Fukuzawa reaches for the tea he just made. “You might?”
Ranpo’s brief laugh, giddy, cuts through the room. “There’s nothing else that would make me want to soak in the snow, not even all the candy in the world.”
He sips the liquid and sighs into it as he lowers the cup. “You’re growing up,” he remarks.
Ranpo hums and looks up at him. “Aren’t we always?”
Fukuzawa takes another drink.
“You have complicated feelings about that,” Ranpo states. “Don’t worry about that. I’ve already deduced all parents do.”
“You’re right.” Fukuzawa sets his tea down. “I suppose I should start mentally preparing myself for when you and Nakahara start picking up stray children.”
“Huh?” Ranpo leaps up. “What’s that about? We haven’t even talked about kids, old man! What the hell—”
“Kids?”
Fukuzawa tries not to snicker as Ranpo whips to Chuuya. “It’s nothing! My old man’s just got a screw loose! I—”

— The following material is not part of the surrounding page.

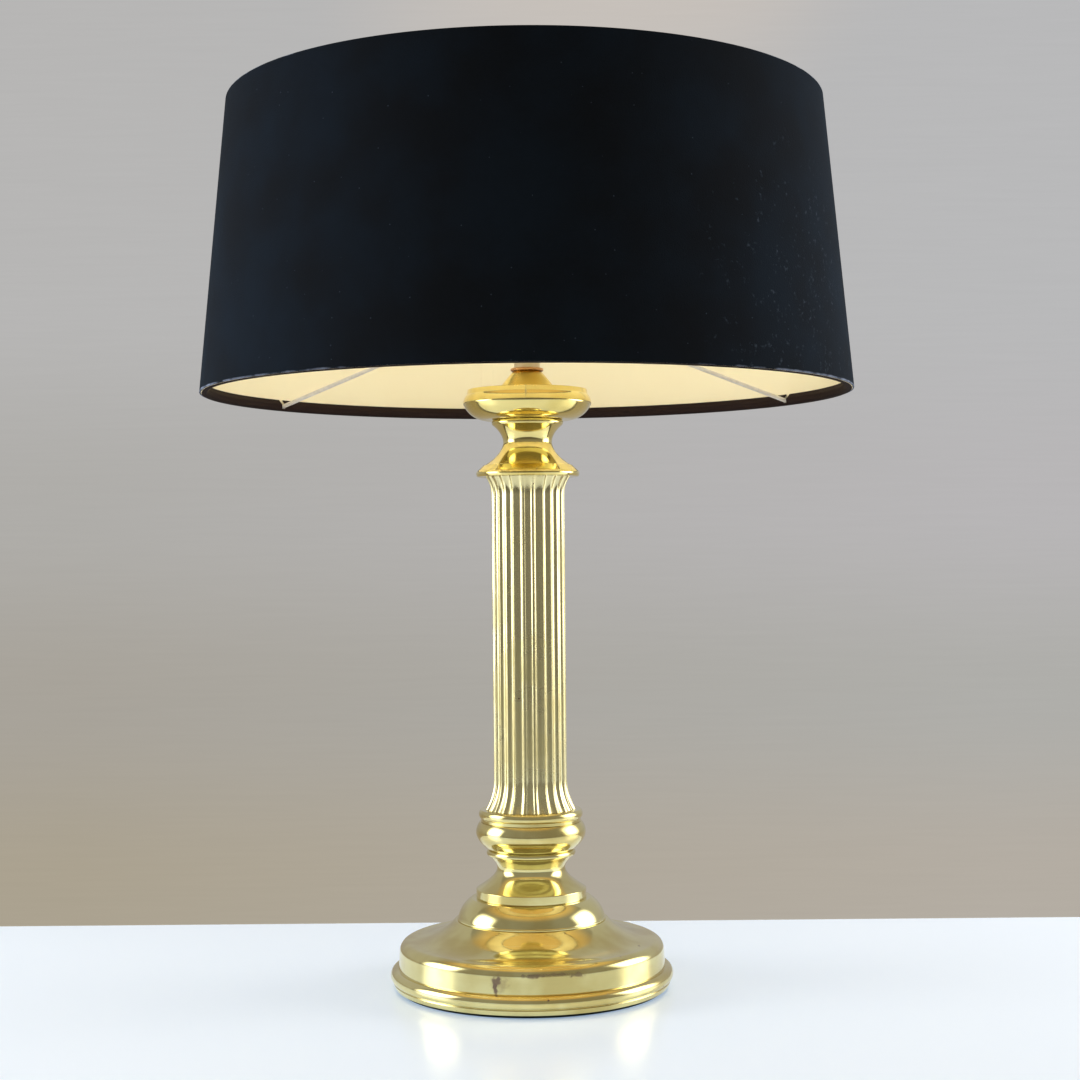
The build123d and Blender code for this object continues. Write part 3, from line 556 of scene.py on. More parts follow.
@dataclass(frozen=True)
class TurnedBrass(Finish):
    """Spun, turned or drawn brass, lacquered.

    The eye sees a mirror with a yellow-green cast, faint rings from the lathe, smudges that
    spread the reflections a little, and brown specks where the lacquer has let air in.
    """

    deep_tone: str = "#d8c57e"
    tarnish: str = "#5a3a32"
    ring_spacing: float = 1.6
    smudge_spacing: float = 34.0
    speck_spacing: float = 5.0
    fray: float = 3.0
    relief: float = 0.00004
    marks: tuple[Mark, ...] = ()

    def paint(self, tree: Tree, skin: Node) -> None:
        """Adds the lathe rings, smudges, specks and the patches of tarnish.

        Args:
            tree: The material's tree.
            skin: Its surface shader.
        """
        place = add_node(tree, "TexCoord").outputs["Object"]
        axes = add_node(tree, "SeparateXYZ", {"Vector": place}).outputs
        flat = add_node(tree, "CombineXYZ", {"X": axes["X"], "Y": axes["Y"]})
        reach = add_node(tree, "VectorMath", {0: flat}, operation="LENGTH")
        lathe = add_node(tree, "CombineXYZ", {"X": reach, "Z": axes["Z"]})
        ring_scale = 1.0 / (self.ring_spacing * MM)
        rings = add_node(tree, "TexNoise", {"Scale": ring_scale, "Detail": 2.0, "Vector": lathe})
        smudge = self.blotches(tree, place, self.smudge_spacing, 0.38, 0.68)
        specks = self.blotches(tree, place, self.speck_spacing, 0.725, 0.775, 5.0)
        if self.marks:
            fray_scale = 1.0 / (self.fray * MM)
            ragged = add_node(tree, "TexNoise", {"Scale": fray_scale, "Detail": 5.0, "Vector": place})
            for mark in self.marks:
                patch = mark.mask(tree, place, ragged)
                specks = add_node(tree, "Math", {0: specks, 1: patch}, operation="MAXIMUM")
        tones = {0: smudge, 6: linear(self.colour), 7: linear(self.deep_tone)}
        tone = add_node(tree, "Mix", tones, data_type="RGBA")
        worn = add_node(tree, "Mix", {0: specks, 6: tone, 7: linear(self.tarnish)}, data_type="RGBA")
        spread = {"Value": smudge, "To Min": self.roughness * 0.75, "To Max": self.roughness * 1.5}
        gloss = add_node(tree, "MapRange", spread)
        dull = add_node(tree, "Math", {0: specks, 1: 0.35, 2: gloss}, operation="MULTIPLY_ADD")
        height = add_node(tree, "Math", {0: specks, 1: -0.8, 2: rings}, operation="MULTIPLY_ADD")
        bump = add_node(tree, "Bump", {"Strength": 0.25, "Distance": self.relief, "Height": height})
        fill(tree, skin, {"Base Color": worn, "Roughness": dull, "Normal": bump})
        fill(tree, skin, {"Coat Weight": 0.25, "Coat Roughness": 0.06})


@dataclass(frozen=True)
class Velvet(Finish):
    """Short-pile cotton velvet on stiff card.

    Black where the eye looks into the pile and blue-grey where it looks along it, with
    lint, stroke marks of brushed pile painted as lighter sheen, and pale rims that are part worn-off pile and
    part painted highlight.
    """

    stroke_sheen_tone: str = "#17202b"
    lint: str = "#37414f"
    # The rims' pale tone: worn pile and painted highlight together.
    worn: str = "#7f8aa2"
    sheen_tint: str = "#6f8ab0"
    rims: tuple[Point, Point] = ((411.0, 2.2), (610.4, 0.9))
    dusty: Mark = Mark((172.0, -134.0, 462.0), (46.0, 50.0, 52.0))
    lint_spacing: float = 6.0
    lint_size: float = 0.07
    lint_share: float = 0.3
    thread: float = 11.0
    # The pile is under half a millimetre deep; it is drawn twice as coarse so that it shows.
    nap: float = 0.9

    def lint_specks(self, tree: Tree, place: Socket) -> Node:
        """Scatters single specks of lint over the whole shade.

        Args:
            tree: The material's tree.
            place: The coordinates in metres.

        Returns:
            The node that gives the mask.
        """
        scale = 1.0 / (self.lint_spacing * MM)
        cells = add_node(tree, "TexVoronoi", {"Scale": scale, "Vector": place}, feature="F1")
        small = add_node(tree, "Math", {0: cells, 1: self.lint_size}, operation="LESS_THAN")
        pick = add_node(tree, "SeparateColor", {"Color": cells.outputs["Color"]})
        chosen = add_node(tree, "Math", {0: pick, 1: 1.0 - self.lint_share}, operation="GREATER_THAN")
        return add_node(tree, "Math", {0: small, 1: chosen}, operation="MULTIPLY")

    def rim_wear_and_highlight(self, tree: Tree, place: Socket) -> Node:
        """Pales the rims: rubbed pile together with a painted highlight along each rim, paler towards the
        shade's two sides along X.

        Args:
            tree: The material's tree.
            place: The coordinates in metres.

        Returns:
            The node that gives the mask.
        """
        axes = add_node(tree, "SeparateXYZ", {"Vector": place}).outputs
        scale = 1.0 / (self.thread * MM)
        threads = add_node(tree, "TexNoise", {"Scale": scale, "Detail": 5.0, "Vector": place})
        # Paler towards the shade's two sides along X: painted highlight.
        aside = add_node(tree, "Math", {0: axes["X"]}, operation="ABSOLUTE")
        more = {"Value": aside, "From Min": 0.06, "From Max": 0.21, "To Min": 0.5, "To Max": 1.15}
        spread = add_node(tree, "MapRange", more)
        wear_and_highlight_noise = add_node(tree, "Math", {0: threads, 1: spread}, operation="MULTIPLY")
        bands: list[Node] = []
        for rim, width in self.rims:
            off = add_node(tree, "Math", {0: axes["Z"], 1: rim * MM}, operation="SUBTRACT")
            gap = add_node(tree, "Math", {0: off}, operation="ABSOLUTE")
            reach = {"Value": gap, "From Min": width * MM, "From Max": 0.25 * width * MM}
            bands.append(add_node(tree, "MapRange", reach))
        both = add_node(tree, "Math", {0: bands[0], 1: bands[1]}, operation="MAXIMUM")
        worn = add_node(tree, "Math", {0: both, 1: wear_and_highlight_noise}, operation="MULTIPLY")
        return add_node(tree, "MapRange", {"Value": worn, "From Min": 0.34, "From Max": 0.64})

    def paint(self, tree: Tree, skin: Node) -> None:
        """Adds the stroke marks painted as sheen, the pile, the lint and the rims, which are part wear and
        part painted highlight.

        Args:
            tree: The material's tree.
            skin: Its surface shader.
        """
        place = add_node(tree, "TexCoord").outputs["Object"]
        # Stroke marks of brushed pile: painted sheen, lighter blue patches in the base colour.
        stroke_sheen = self.blotches(tree, place, 60.0, 0.3, 0.75)
        cloud = self.blotches(tree, place, 14.0, 0.4, 0.62)
        patch = self.dusty.mask(tree, place, cloud)
        fluff = self.blotches(tree, place, 3.2, 0.57, 0.75, 6.0)
        dust = add_node(tree, "Math", {0: fluff, 1: patch}, operation="MULTIPLY")
        lint = add_node(tree, "Math", {0: self.lint_specks(tree, place), 1: dust}, operation="MAXIMUM")
        tone: Node | Colour = linear(self.colour)
        for mask, hue in (
            (stroke_sheen, self.stroke_sheen_tone),
            (lint, self.lint),
            (self.rim_wear_and_highlight(tree, place), self.worn),
        ):
            tone = add_node(tree, "Mix", {0: mask, 6: tone, 7: linear(hue)}, data_type="RGBA")
        nap = add_node(tree, "TexNoise", {"Scale": 1.0 / (self.nap * MM), "Detail": 2.0, "Vector": place})
        bump = add_node(tree, "Bump", {"Strength": 0.5, "Distance": 0.0003, "Height": nap})
        fill(tree, skin, {"Base Color": tone, "Normal": bump, "Specular IOR Level": 0.08})
        fill(tree, skin, {"Sheen Weight": 0.13, "Sheen Roughness": 0.4})
        fill(tree, skin, {"Sheen Tint": linear(self.sheen_tint)})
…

Completely unfazed, Chuuya drops down and instantly flops against Ranpo’s chest. “The bed’s not the fucking same without you. Let me sleep here for another twenty minutes…”
“But—”
“When I wake up…” Chuuya snuggles closer. “We can talk about… it…” Instantly, Chuuya starts to snore again.
LIfting his tea again, Fukuzawa murmurs, “He has an incredible ability to fall asleep.”
He expects Ranpo to shout some kind of objection. Instead, he turns to find Ranpo is the color of a tomato.
“Let me get a blanket,” Fukuzawa offers.
Instead, Ranpo carefully removes his haori and drapes it over Chuuya’s shoulders.
“Or there’s that.”
“I learned it from you,” Ranpo grumbles.
“Then I’ve taught you well.” As Fukuzawa takes another sip, he realizes that the boundaries of this family have long been out of his control. Without him being prepared, with Ranpo dating Chuuya like this, things will change inevitably and unpredictably.
And yet, he tells himself, turning to watch Ranpo smooth a snoozing Chuuya’s hair out of his face. I wouldn’t have it any other way.